Guide to Killer Kicks and Punches: Part 1

I have always been a fitness avid since my younger days in school. I was an active member of the netball team and a regular member of the athletics team as well. My knack for sports continued past my school days as I became obsessed with maintaining an ideal body weight and a trimmed waistline. However, the one thing that I have not mustered the courage to try is contact sports. While I am relatively fit, the thought of being in a class full of people who can cause you serious damage using just their bare hands and feet is extremely intimidating to me.

It took me a while and a few sessions of yoga and Zumba classes to convince me that I needed a fresh change in my workout routine and hence, decided to give Kenpo karate a go.


Kenpo Karate

For me, the hardest thing about trying out Kenpo karate was to actually show up. Going into a karate studio where I did not know the rules and routine was intimidating, to say the least, and the thought of classmates practising their kicks and punches on me did not make it any easier. However, once I overcame that fear, I gained a new appreciation of what the martial arts have to offer.

My experience with Kenpo consisted of individual and group classes at a reputable martial arts studio. In my time there, I learned a couple of good self-defence moves and got a first-hand glimpse into the rigours of karate. Partly fitness workout and partly an exercise in memorising choreographed forms, or katas, a karate class is first and foremost a system of developing discipline and control to achieve power you never knew you had. Personally, I feel that the karate system is very practical as it is built to suit the individual and not the other way around. Moreover, Kenpo is well-suited to women as you learn how to use your body weight to get the maximum force and maximum reach.

Achieving that maximum force involves delivering a lot of kicks and punches to long-suffering heavy bags and alert partners holding pads. As with any karate style, Kenpo requires that you devote a fair amount of time to build up necessary tools, a few which — hitting an opponent and getting hit — may not come naturally to someone like myself with more experience in yoga and ballet than barroom brawls. As much as I tried, I could not overcome my natural tendency to wince when blows came toward my head.

Having said that, however, sparring is important so that you are able to learn how to hit and get hit. Besides, it is controlled and supervised. Furthermore, this is a contact sport, and in this field, experience is always the best teacher. I could see from the way that the more practised students sparred, they exhibited the mastery of resisting the urge to cringe and their camaraderie gave them the confidence to fight without inflicting any real damage flawlessly. The classes that I took consisted mostly of men, but there were a few women are regulars.

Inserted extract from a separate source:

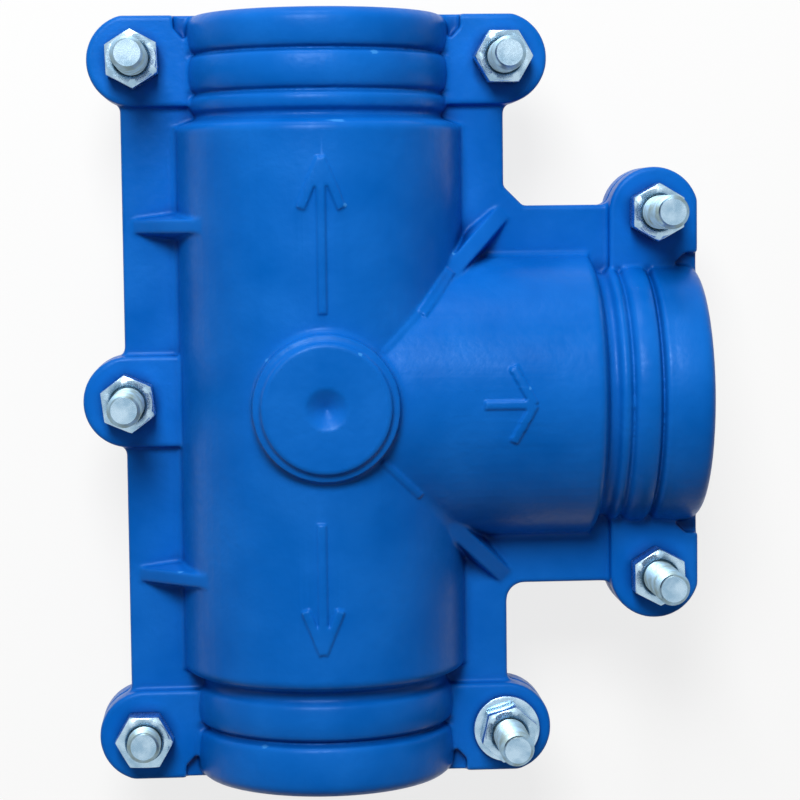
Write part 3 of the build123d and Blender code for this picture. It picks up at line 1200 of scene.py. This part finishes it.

Kenpo is designed to be a streetwise martial art, that keeps its focus on the practical applications in a sometimes dangerous world. The classes generally begin with some warm-up callisthenics, such as jumping jacks, burpees, air punches and stimulated jump rope. Thereafter, students were instructed to perform a series of punching and kicking drills, where it worked your quads and delts, and broke everyone into a serious pile of sweat. We then broke off to work on forms; the advanced students who had spent four or five years required to earn a black belt, went straight into practising their choreographed fights, while I worked with a yellow belt partner on learning the beginner forms. This part of the class was the most challenging for me as I had to simultaneously learn the combination of steps, kicks and punches, while at the same time, work on using real power in my movements. Safe to say, I was not at all surprised to see bruises appear on my arms the next day and any after every session after. But hey, as the adage goes, no pain no gain right?

I have to admit that my commitment to Kenpo did not last long as I personally prefer a more harmonious workout — on that does not typically involve unleashing strong, powerful kicks and punches on an adversary. However, I definitely left dojo with a new understanding of the strength and confidence karate has to offer, and profound respect for those who dedicate themselves to perfecting the art of combat. That, and maintaining a poker face when it comes to facing any moment that would cause a flinch to show on the face.